____ Dataset section
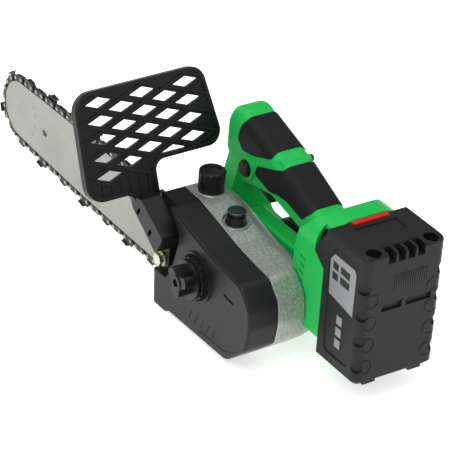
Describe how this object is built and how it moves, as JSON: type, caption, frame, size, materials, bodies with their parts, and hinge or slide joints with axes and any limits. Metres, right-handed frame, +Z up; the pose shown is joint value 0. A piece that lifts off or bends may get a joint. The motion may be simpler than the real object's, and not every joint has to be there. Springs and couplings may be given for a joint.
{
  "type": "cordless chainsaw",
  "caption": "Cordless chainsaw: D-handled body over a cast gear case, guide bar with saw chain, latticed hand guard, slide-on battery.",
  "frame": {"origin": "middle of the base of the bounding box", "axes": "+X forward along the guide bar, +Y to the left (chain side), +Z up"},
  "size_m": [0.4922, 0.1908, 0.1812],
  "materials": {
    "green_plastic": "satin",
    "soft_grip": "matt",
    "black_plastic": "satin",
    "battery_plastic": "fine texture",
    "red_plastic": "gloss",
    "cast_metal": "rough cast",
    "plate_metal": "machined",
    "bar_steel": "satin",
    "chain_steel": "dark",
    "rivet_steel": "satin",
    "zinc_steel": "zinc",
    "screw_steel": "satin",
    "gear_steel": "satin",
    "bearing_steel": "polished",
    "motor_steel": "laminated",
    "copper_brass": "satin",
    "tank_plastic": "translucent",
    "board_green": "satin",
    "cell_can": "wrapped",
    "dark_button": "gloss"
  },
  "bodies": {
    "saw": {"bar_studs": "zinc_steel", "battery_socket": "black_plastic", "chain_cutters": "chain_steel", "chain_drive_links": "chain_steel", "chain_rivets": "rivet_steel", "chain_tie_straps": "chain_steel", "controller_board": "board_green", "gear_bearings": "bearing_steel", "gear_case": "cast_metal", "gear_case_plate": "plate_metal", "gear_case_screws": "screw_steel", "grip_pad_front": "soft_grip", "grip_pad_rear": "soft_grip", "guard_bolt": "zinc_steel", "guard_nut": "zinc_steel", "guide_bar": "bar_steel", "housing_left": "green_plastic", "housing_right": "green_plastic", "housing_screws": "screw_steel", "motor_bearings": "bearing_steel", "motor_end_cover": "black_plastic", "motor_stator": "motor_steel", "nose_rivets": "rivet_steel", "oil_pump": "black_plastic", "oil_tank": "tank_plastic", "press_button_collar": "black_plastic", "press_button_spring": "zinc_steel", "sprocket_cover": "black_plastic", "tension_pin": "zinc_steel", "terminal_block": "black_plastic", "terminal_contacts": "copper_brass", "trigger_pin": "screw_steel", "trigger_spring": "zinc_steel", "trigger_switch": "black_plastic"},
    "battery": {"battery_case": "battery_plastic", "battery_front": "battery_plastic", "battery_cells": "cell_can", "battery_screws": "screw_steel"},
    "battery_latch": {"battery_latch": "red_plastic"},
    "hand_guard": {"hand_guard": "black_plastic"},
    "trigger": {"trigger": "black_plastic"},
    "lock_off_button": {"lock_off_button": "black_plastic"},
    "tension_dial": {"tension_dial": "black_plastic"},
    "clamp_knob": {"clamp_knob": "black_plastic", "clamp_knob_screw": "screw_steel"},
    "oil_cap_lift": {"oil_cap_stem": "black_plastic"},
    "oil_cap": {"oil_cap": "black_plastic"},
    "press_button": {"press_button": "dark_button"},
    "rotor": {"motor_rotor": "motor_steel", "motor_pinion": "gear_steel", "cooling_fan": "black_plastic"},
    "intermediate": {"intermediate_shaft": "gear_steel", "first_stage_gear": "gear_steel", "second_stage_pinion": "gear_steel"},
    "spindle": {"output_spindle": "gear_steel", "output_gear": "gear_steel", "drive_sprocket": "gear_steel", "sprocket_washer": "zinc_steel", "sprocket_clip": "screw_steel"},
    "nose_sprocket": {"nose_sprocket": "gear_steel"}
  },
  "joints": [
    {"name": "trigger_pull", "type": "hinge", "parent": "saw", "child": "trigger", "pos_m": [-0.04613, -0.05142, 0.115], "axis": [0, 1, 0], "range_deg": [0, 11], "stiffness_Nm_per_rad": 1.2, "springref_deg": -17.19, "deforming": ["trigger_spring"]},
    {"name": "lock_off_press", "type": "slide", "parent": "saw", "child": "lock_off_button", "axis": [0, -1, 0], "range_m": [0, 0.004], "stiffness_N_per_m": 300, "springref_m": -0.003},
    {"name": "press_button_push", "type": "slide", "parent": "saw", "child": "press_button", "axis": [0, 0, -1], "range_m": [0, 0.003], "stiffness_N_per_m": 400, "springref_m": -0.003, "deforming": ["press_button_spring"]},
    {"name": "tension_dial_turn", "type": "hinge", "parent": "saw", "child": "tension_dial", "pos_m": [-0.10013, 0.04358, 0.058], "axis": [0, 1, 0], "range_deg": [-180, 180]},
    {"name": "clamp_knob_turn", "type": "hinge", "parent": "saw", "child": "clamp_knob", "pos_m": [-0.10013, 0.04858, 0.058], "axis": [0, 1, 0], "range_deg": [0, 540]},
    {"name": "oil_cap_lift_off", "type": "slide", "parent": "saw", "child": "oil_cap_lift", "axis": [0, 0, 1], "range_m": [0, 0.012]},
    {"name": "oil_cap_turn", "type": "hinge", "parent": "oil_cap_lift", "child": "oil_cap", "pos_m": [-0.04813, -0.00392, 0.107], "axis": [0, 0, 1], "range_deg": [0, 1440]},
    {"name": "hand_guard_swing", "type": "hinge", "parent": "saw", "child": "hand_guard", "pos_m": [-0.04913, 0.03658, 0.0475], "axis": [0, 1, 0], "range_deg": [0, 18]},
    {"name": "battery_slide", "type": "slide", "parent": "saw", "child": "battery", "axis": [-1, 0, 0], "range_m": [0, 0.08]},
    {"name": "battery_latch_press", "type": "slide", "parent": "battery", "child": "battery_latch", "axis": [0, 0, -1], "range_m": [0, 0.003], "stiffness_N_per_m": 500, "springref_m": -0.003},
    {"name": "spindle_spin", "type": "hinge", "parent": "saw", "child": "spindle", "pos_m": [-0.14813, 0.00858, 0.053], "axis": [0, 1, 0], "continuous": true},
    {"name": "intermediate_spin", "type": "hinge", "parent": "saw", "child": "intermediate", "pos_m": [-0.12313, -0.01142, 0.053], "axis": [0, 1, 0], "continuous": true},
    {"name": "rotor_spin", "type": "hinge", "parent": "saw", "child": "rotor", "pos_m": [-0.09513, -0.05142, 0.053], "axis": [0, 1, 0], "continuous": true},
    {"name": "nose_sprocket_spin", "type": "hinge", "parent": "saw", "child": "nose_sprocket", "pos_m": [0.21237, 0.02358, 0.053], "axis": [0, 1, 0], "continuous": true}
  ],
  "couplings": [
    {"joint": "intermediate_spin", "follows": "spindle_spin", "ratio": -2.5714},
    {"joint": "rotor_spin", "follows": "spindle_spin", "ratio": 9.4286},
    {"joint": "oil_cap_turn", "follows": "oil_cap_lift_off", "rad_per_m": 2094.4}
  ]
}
________
Instructions for the task: Emit the full listing verbatim.

Written answer:
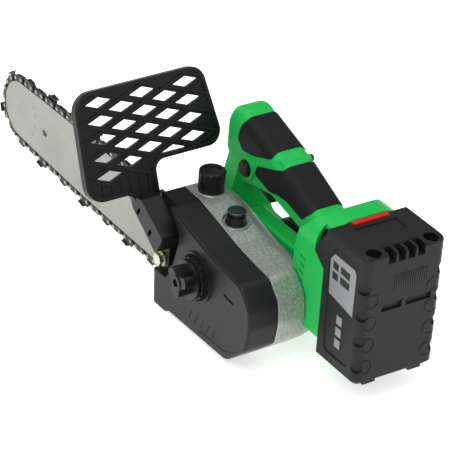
Describe how this object is built and how it moves, as JSON: type, caption, frame, size, materials, bodies with their parts, and hinge or slide joints with axes and any limits. Metres, right-handed frame, +Z up; the pose shown is joint value 0. A piece that lifts off or bends may get a joint. The motion may be simpler than the real object's, and not every joint has to be there. Springs and couplings may be given for a joint.
{
  "type": "cordless chainsaw",
  "caption": "Cordless chainsaw: D-handled body over a cast gear case, guide bar with saw chain, latticed hand guard, slide-on battery.",
  "frame": {"origin": "middle of the base of the bounding box", "axes": "+X forward along the guide bar, +Y to the left (chain side), +Z up"},
  "size_m": [0.4922, 0.1908, 0.1812],
  "materials": {
    "green_plastic": "satin",
    "soft_grip": "matt",
    "black_plastic": "satin",
    "battery_plastic": "fine texture",
    "red_plastic": "gloss",
    "cast_metal": "rough cast",
    "plate_metal": "machined",
    "bar_steel": "satin",
    "chain_steel": "dark",
    "rivet_steel": "satin",
    "zinc_steel": "zinc",
    "screw_steel": "satin",
    "gear_steel": "satin",
    "bearing_steel": "polished",
    "motor_steel": "laminated",
    "copper_brass": "satin",
    "tank_plastic": "translucent",
    "board_green": "satin",
    "cell_can": "wrapped",
    "dark_button": "gloss"
  },
  "bodies": {
    "saw": {"bar_studs": "zinc_steel", "battery_socket": "black_plastic", "chain_cutters": "chain_steel", "chain_drive_links": "chain_steel", "chain_rivets": "rivet_steel", "chain_tie_straps": "chain_steel", "controller_board": "board_green", "gear_bearings": "bearing_steel", "gear_case": "cast_metal", "gear_case_plate": "plate_metal", "gear_case_screws": "screw_steel", "grip_pad_front": "soft_grip", "grip_pad_rear": "soft_grip", "guard_bolt": "zinc_steel", "guard_nut": "zinc_steel", "guide_bar": "bar_steel", "housing_left": "green_plastic", "housing_right": "green_plastic", "housing_screws": "screw_steel", "motor_bearings": "bearing_steel", "motor_end_cover": "black_plastic", "motor_stator": "motor_steel", "nose_rivets": "rivet_steel", "oil_pump": "black_plastic", "oil_tank": "tank_plastic", "press_button_collar": "black_plastic", "press_button_spring": "zinc_steel", "sprocket_cover": "black_plastic", "tension_pin": "zinc_steel", "terminal_block": "black_plastic", "terminal_contacts": "copper_brass", "trigger_pin": "screw_steel", "trigger_spring": "zinc_steel", "trigger_switch": "black_plastic"},
    "battery": {"battery_case": "battery_plastic", "battery_front": "battery_plastic", "battery_cells": "cell_can", "battery_screws": "screw_steel"},
    "battery_latch": {"battery_latch": "red_plastic"},
    "hand_guard": {"hand_guard": "black_plastic"},
    "trigger": {"trigger": "black_plastic"},
    "lock_off_button": {"lock_off_button": "black_plastic"},
    "tension_dial": {"tension_dial": "black_plastic"},
    "clamp_knob": {"clamp_knob": "black_plastic", "clamp_knob_screw": "screw_steel"},
    "oil_cap_lift": {"oil_cap_stem": "black_plastic"},
    "oil_cap": {"oil_cap": "black_plastic"},
    "press_button": {"press_button": "dark_button"},
    "rotor": {"motor_rotor": "motor_steel", "motor_pinion": "gear_steel", "cooling_fan": "black_plastic"},
    "intermediate": {"intermediate_shaft": "gear_steel", "first_stage_gear": "gear_steel", "second_stage_pinion": "gear_steel"},
    "spindle": {"output_spindle": "gear_steel", "output_gear": "gear_steel", "drive_sprocket": "gear_steel", "sprocket_washer": "zinc_steel", "sprocket_clip": "screw_steel"},
    "nose_sprocket": {"nose_sprocket": "gear_steel"}
  },
  "joints": [
    {"name": "trigger_pull", "type": "hinge", "parent": "saw", "child": "trigger", "pos_m": [-0.04613, -0.05142, 0.115], "axis": [0, 1, 0], "range_deg": [0, 11], "stiffness_Nm_per_rad": 1.2, "springref_deg": -17.19, "deforming": ["trigger_spring"]},
    {"name": "lock_off_press", "type": "slide", "parent": "saw", "child": "lock_off_button", "axis": [0, -1, 0], "range_m": [0, 0.004], "stiffness_N_per_m": 300, "springref_m": -0.003},
    {"name": "press_button_push", "type": "slide", "parent": "saw", "child": "press_button", "axis": [0, 0, -1], "range_m": [0, 0.003], "stiffness_N_per_m": 400, "springref_m": -0.003, "deforming": ["press_button_spring"]},
    {"name": "tension_dial_turn", "type": "hinge", "parent": "saw", "child": "tension_dial", "pos_m": [-0.10013, 0.04358, 0.058], "axis": [0, 1, 0], "range_deg": [-180, 180]},
    {"name": "clamp_knob_turn", "type": "hinge", "parent": "saw", "child": "clamp_knob", "pos_m": [-0.10013, 0.04858, 0.058], "axis": [0, 1, 0], "range_deg": [0, 540]},
    {"name": "oil_cap_lift_off", "type": "slide", "parent": "saw", "child": "oil_cap_lift", "axis": [0, 0, 1], "range_m": [0, 0.012]},
    {"name": "oil_cap_turn", "type": "hinge", "parent": "oil_cap_lift", "child": "oil_cap", "pos_m": [-0.04813, -0.00392, 0.107], "axis": [0, 0, 1], "range_deg": [0, 1440]},
    {"name": "hand_guard_swing", "type": "hinge", "parent": "saw", "child": "hand_guard", "pos_m": [-0.04913, 0.03658, 0.0475], "axis": [0, 1, 0], "range_deg": [0, 18]},
    {"name": "battery_slide", "type": "slide", "parent": "saw", "child": "battery", "axis": [-1, 0, 0], "range_m": [0, 0.08]},
    {"name": "battery_latch_press", "type": "slide", "parent": "battery", "child": "battery_latch", "axis": [0, 0, -1], "range_m": [0, 0.003], "stiffness_N_per_m": 500, "springref_m": -0.003},
    {"name": "spindle_spin", "type": "hinge", "parent": "saw", "child": "spindle", "pos_m": [-0.14813, 0.00858, 0.053], "axis": [0, 1, 0], "continuous": true},
    {"name": "intermediate_spin", "type": "hinge", "parent": "saw", "child": "intermediate", "pos_m": [-0.12313, -0.01142, 0.053], "axis": [0, 1, 0], "continuous": true},
    {"name": "rotor_spin", "type": "hinge", "parent": "saw", "child": "rotor", "pos_m": [-0.09513, -0.05142, 0.053], "axis": [0, 1, 0], "continuous": true},
    {"name": "nose_sprocket_spin", "type": "hinge", "parent": "saw", "child": "nose_sprocket", "pos_m": [0.21237, 0.02358, 0.053], "axis": [0, 1, 0], "continuous": true}
  ],
  "couplings": [
    {"joint": "intermediate_spin", "follows": "spindle_spin", "ratio": -2.5714},
    {"joint": "rotor_spin", "follows": "spindle_spin", "ratio": 9.4286},
    {"joint": "oil_cap_turn", "follows": "oil_cap_lift_off", "rad_per_m": 2094.4}
  ]
}